(Dataset records)
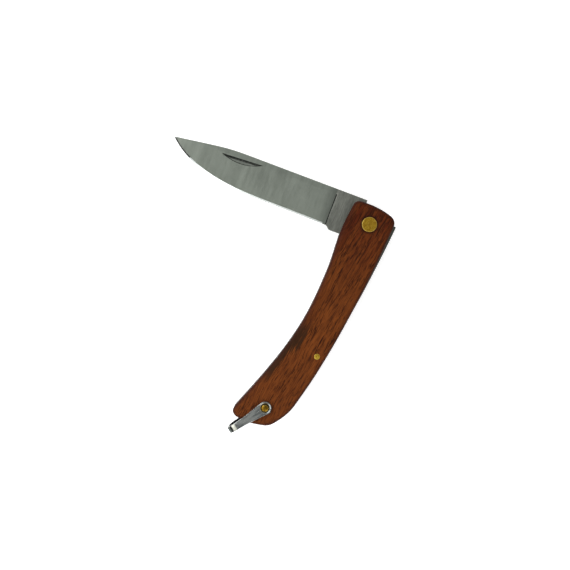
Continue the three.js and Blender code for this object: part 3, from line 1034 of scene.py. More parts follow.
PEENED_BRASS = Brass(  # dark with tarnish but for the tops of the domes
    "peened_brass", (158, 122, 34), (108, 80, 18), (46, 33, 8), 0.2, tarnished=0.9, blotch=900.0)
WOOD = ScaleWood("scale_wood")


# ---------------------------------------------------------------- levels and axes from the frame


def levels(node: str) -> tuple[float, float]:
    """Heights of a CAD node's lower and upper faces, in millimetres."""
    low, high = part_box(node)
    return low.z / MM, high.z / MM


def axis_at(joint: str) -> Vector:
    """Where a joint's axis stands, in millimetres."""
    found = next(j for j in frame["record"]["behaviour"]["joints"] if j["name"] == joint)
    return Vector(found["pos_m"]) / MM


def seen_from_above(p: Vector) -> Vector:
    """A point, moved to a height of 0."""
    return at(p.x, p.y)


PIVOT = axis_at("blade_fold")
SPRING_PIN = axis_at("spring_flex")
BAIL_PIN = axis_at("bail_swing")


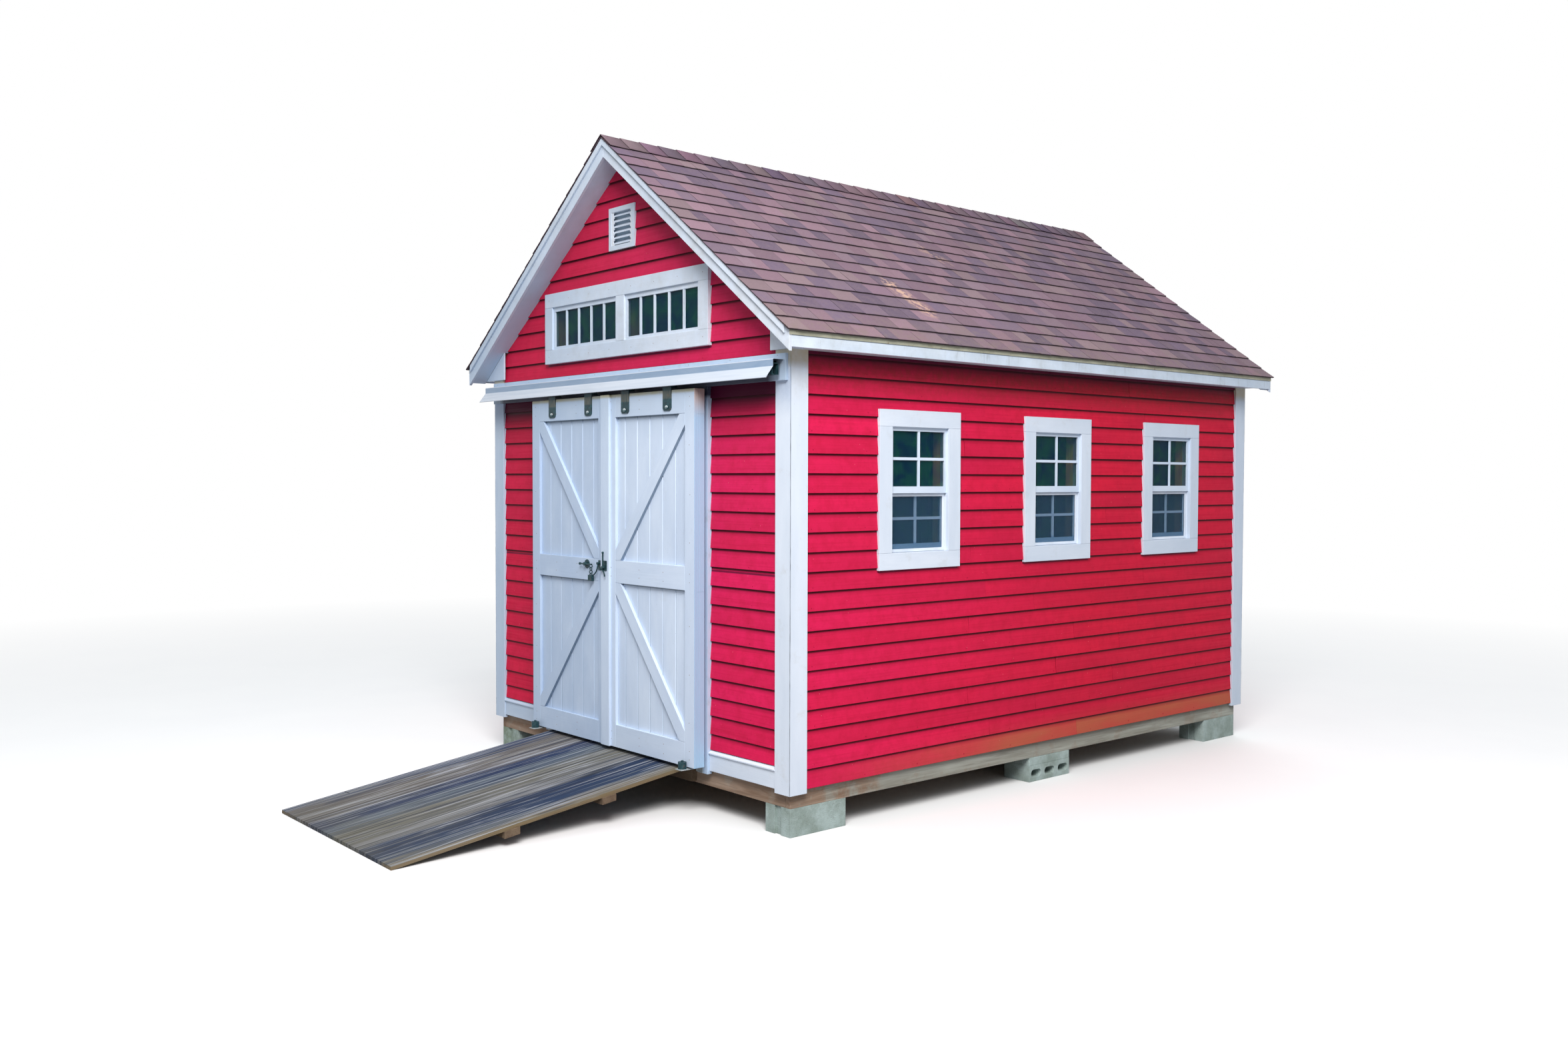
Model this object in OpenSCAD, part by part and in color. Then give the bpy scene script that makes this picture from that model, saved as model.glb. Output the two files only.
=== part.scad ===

* **Aim**: Quote exactly the first line of the entries and every line after it, stopping with the line that contains "return low.z / MM, high.z / MM".

* **Solution for this task**:
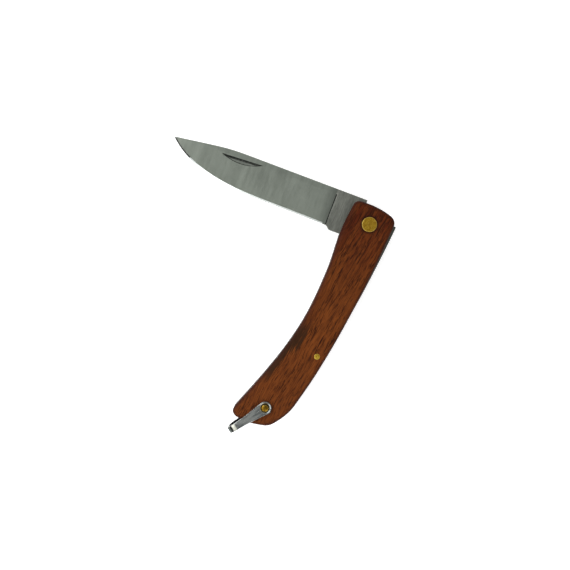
Continue the three.js and Blender code for this object: part 3, from line 1034 of scene.py. More parts follow.
PEENED_BRASS = Brass(  # dark with tarnish but for the tops of the domes
    "peened_brass", (158, 122, 34), (108, 80, 18), (46, 33, 8), 0.2, tarnished=0.9, blotch=900.0)
WOOD = ScaleWood("scale_wood")


# ---------------------------------------------------------------- levels and axes from the frame


def levels(node: str) -> tuple[float, float]:
    """Heights of a CAD node's lower and upper faces, in millimetres."""
    low, high = part_box(node)
    return low.z / MM, high.z / MM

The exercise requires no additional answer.